Work to complete
Beginning with the first line of the data below, extract each line up to and including the one containing "to the right.". Copy them exactly and add nothing.

Raw data

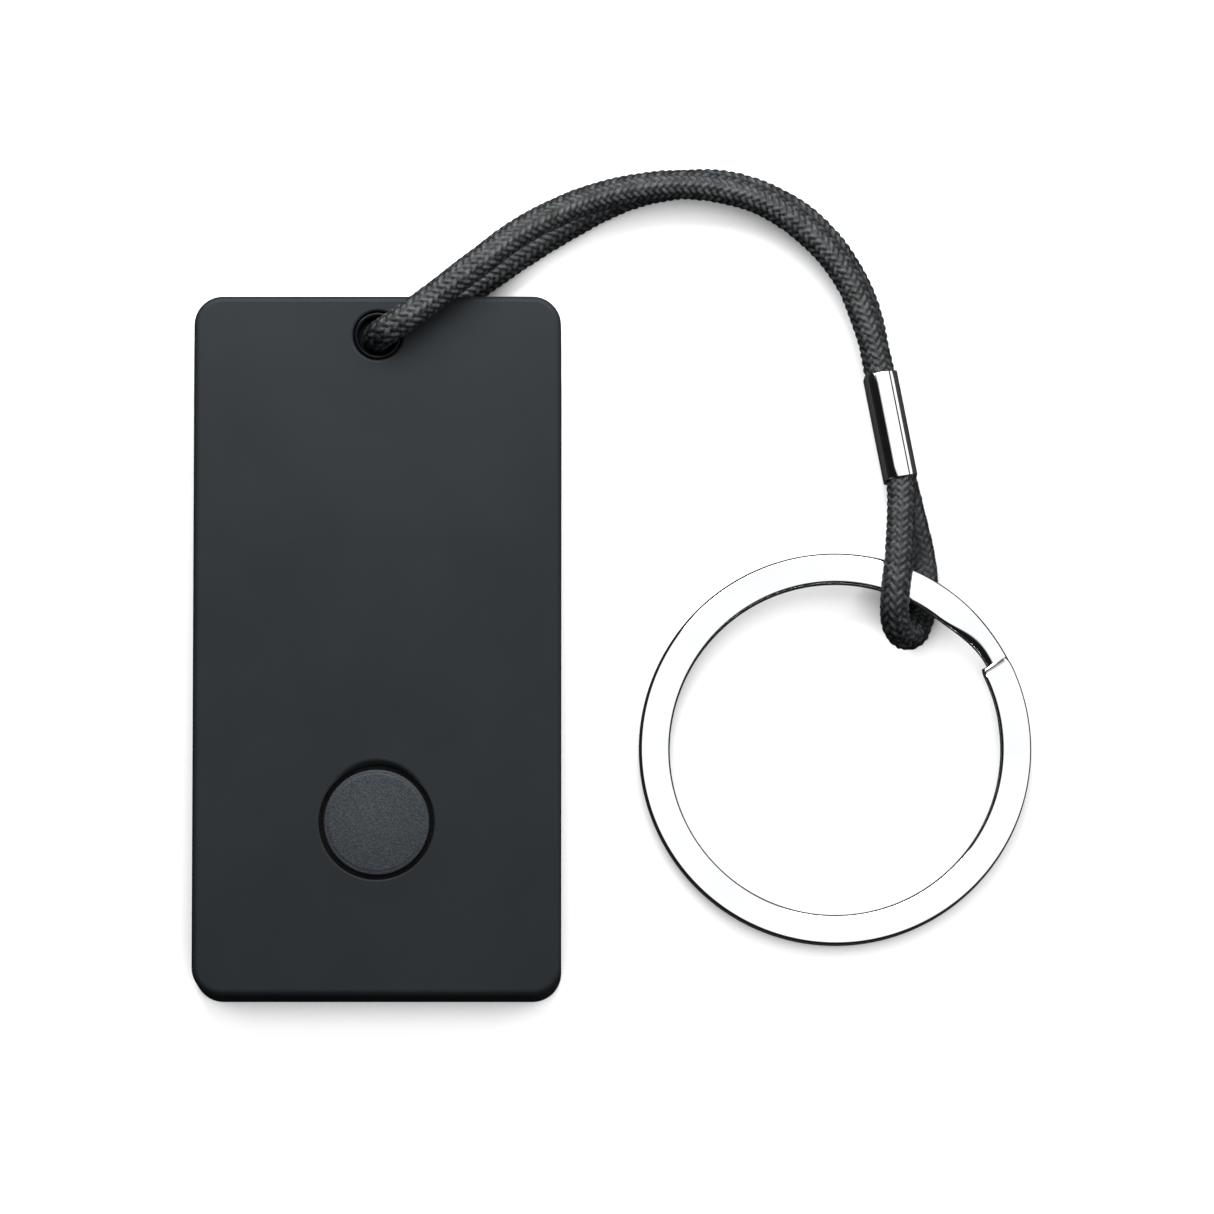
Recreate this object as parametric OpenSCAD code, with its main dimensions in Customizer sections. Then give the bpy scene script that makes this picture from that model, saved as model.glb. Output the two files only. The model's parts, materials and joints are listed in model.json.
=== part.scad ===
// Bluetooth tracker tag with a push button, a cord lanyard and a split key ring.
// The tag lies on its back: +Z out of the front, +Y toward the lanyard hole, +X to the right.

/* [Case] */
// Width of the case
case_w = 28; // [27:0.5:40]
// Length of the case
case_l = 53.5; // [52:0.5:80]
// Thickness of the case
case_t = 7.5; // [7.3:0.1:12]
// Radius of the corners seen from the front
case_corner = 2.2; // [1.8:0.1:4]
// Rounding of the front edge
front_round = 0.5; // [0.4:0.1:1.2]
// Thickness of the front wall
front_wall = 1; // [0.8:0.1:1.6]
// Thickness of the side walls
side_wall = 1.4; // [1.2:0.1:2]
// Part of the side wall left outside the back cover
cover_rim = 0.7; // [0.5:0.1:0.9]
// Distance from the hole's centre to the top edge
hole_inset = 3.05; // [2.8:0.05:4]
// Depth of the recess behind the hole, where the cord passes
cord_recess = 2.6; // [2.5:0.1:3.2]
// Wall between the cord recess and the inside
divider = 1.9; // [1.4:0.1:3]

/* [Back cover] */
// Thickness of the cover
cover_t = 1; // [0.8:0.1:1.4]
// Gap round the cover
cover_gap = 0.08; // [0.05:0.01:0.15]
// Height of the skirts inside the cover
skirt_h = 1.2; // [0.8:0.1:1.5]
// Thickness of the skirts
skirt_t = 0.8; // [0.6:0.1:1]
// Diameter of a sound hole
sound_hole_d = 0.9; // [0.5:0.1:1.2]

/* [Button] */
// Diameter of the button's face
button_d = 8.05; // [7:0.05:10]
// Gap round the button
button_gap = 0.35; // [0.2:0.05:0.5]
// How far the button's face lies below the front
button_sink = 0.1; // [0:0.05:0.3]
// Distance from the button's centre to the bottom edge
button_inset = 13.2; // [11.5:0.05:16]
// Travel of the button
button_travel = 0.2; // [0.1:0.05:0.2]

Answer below
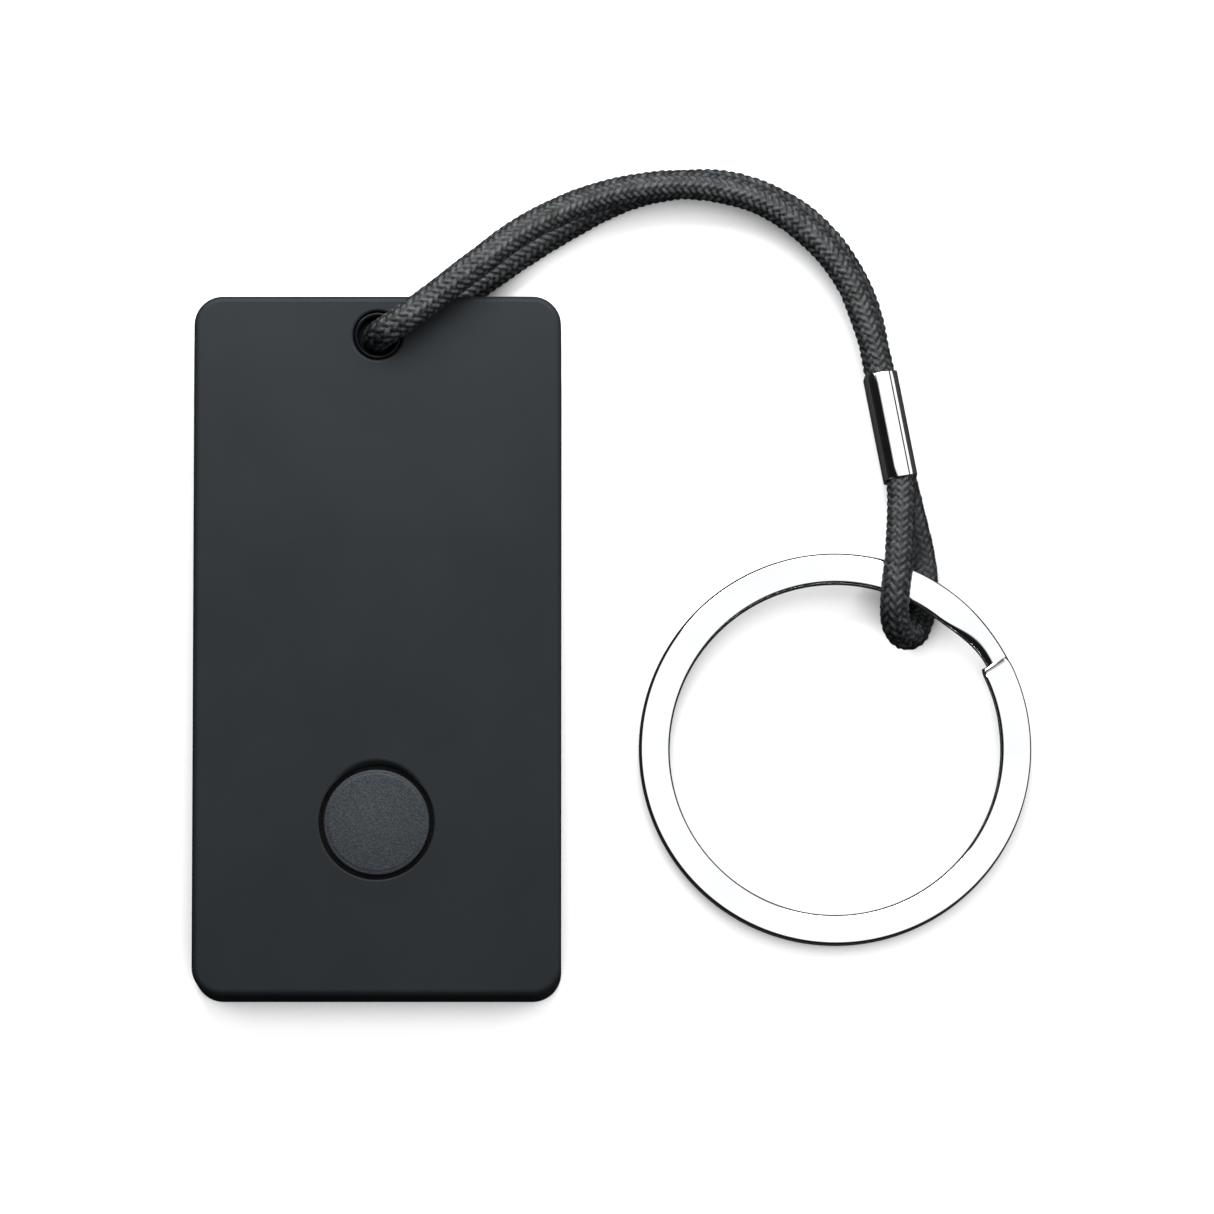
Recreate this object as parametric OpenSCAD code, with its main dimensions in Customizer sections. Then give the bpy scene script that makes this picture from that model, saved as model.glb. Output the two files only. The model's parts, materials and joints are listed in model.json.
=== part.scad ===
// Bluetooth tracker tag with a push button, a cord lanyard and a split key ring.
// The tag lies on its back: +Z out of the front, +Y toward the lanyard hole, +X to the right.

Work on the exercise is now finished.